I love the old lady's comment: "I have never seen a Statue of Liberty disappear the way this one did!"

According to Merriam-Webster OnLine, "exist" means (first definition seems most pertinent to this discussion):

1 a: to have real being whether material or spiritual <did unicorns exist> <the largest galaxy known to exist> b: to have being in a specified place or with respect to understood limitations or conditions <strange ideas existed in his mind>

Anyway, that's my deep thought of the night: do I exist, or am I a figment of your imagination? Do you exist? Apparently not, as I never seem to have any comments on this blog... :)

9 comments:

Valerie said...

Then does commenting prove my existence??

Tony M said...

In my mind it does... :)

Anonymous said...

So if a tree falls in the forrest and no one's around to hear it.... you're stating that type of logic, no? It's weird that I just said in the awana office that SC is a figment of your imagination, and I haven't even read this blog yet - spooky! But aren't you concerned that you if have those type of discussions w/ your kids that they will begin to doubt the existence of God since He cannot be seen or felt physically? Just wondering, hope I'm not offending you. Christy

Tony M said...

First, don't worry - you're not offending me. I'm not sure I'm "offendable" (I think I made up that word just now).

Second, I must admit, when we (the kids and I) have "these" types of conversations, we're doing it in jest. Mainly I'm trying to encourage their thought processes (I think), to help them become proficient at defending their points of view. That may be difficult to infer from the way I wrote this particular blog post - it seems somewhat serious here. But it was, at the time, filled with good humor. Similar to the discussion we had about whether there is really any difference between a frog and a laptop computer (which centered on what it means to be a "living thing" - this discussion started in O'Charley's one day between my daughter and me, and actually has somewhat continued ever since, being periodically revived; she never could convince me, through the logic she was stating, that a laptop computer is not a living thing). So, no, I never really had any fear of dissuading their belief in God - I think they're well grounded there, and they have experienced His working enough to know He's real.

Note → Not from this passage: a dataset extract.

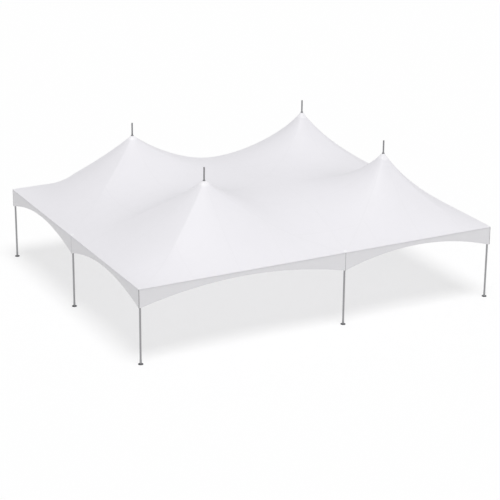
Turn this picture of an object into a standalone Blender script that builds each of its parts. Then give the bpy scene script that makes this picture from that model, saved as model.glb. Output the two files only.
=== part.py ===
# High-peak frame marquee: one membrane over four bays, four masts carried on taut cables, eight legs.
# Metres, +Z up. The origin is on the ground under the middle of the plan, +X runs along the long sides.
import math

import bmesh
import bpy
import numpy as np
from mathutils import Vector

# Plan, from leg axis to leg axis
LONG_BAY = 6.90  # left-hand bay of the front and the back
SHORT_BAY = 5.30  # right-hand bay of the front and the back
SIDE_BAY = 5.10  # both bays of the left and the right side
MAST_SHIFT = 0.05  # share of half a bay by which a mast stands outwards of the bay's middle

# Heights above the ground
EAVE_HEIGHT = 2.40  # top of the membrane at its edge
TIP_HEIGHT = 4.50  # top of the membrane at a mast
MAST_TOP = 4.94
BEAM_HEIGHT = 2.352  # axis of the eave beams
EAR_HEIGHT = 2.27  # axis of the cable ears at the legs
FOOT_HEIGHT = 2.06  # lowest point of a mast

# Membrane
THICKNESS = 0.008
EDGE_OUT = 0.055  # the membrane's edge and the valance stand this far outside the leg axes
SIDE_STEPS = 8  # radial strips on each side of a bay
RING_STEPS = 12  # rings from a tip to the edge of its bay
RING_GRADING = 1.5  # rings are closer together near the tip

# Tension that shapes the membrane. It is one along the tent, far from the tips, and is found on a finer net
NET_FINENESS = 3  # the net has this many times the strips and rings
CROSS_TENSION = 0.74  # tension from front to back
TIP_PULL = (1.17, 0.45)  # what a tip adds, in the left-hand and right-hand bays, over the distance from it
TIP_CORE = 0.064  # distance that keeps the tip's own tension finite
HIP_PULL = (2.16, 1.23)  # tension of the webbing under a hip at its tip, in the left-hand and right-hand bays
HIP_REACH = 2.07  # distance from the tip at which the webbing has passed all its tension on
WEIGHT = 0.115  # weight on the net, against the tension
SETTLED = 1e-7  # the net has settled when its unbalanced force is this share of the first

# Valance
VALANCE_THICKNESS = 0.006
VALANCE_MIDDLE = 0.17  # depth at the middle of a bay, from the top of the eave
VALANCE_LEG = 0.60  # depth at a leg
VALANCE_SLIT = 0.012  # open joint between two panels
VALANCE_STEPS = 24

# Legs and their round foot plates
LEG_RADIUS = 0.030
PLATE_RADIUS = 0.080
PLATE_THICKNESS = 0.012
WELD_RADIUS = 0.037
WELD_HEIGHT = 0.045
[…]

She never, by the way, admitted to not knowing that the bridge or whatever wasn't real or didn't exist. I, of course, never admitted to not knowing everything. :)

Oh, and I think I exist, too...

Tony M said...

By the way... does it make a sound? Guess that depends on your definition of sound... is sound the vibration of the air? Or is it the sensation and interpretation of those vibrations?

Thus, unless I know what you mean by the term "sound" I can't know whether or not the tree made a sound when it fell if no one was around to hear it.

amateur said...

You sound like Peter Kreeft sounding like Socrates. I love reading things broken down logically but usually can't get my mind to act the same way. With time, yes...a great deal of time I sometimes can. I'm a very slow thinker.

Tony M said...

Never heard of Peter Kreeft before - will have to look him up on Google. Funny thing: back in high school my three friends and I used to jokingly call me "Socrates" - but with long O and A sounds (and only two syllables).

amateur said...

Like Bill and Ted.

"Between Heaven and Hell" is the first book of his (P. Kreeft, not Bill or Ted) that I read. It's excellent.

Tony M said...

Yeah, but I did it first (Bill and Ted comment). Of course, somebody probably did it first before me, but I didn't (and still don't) know about it at the time, so it was still original to my mind.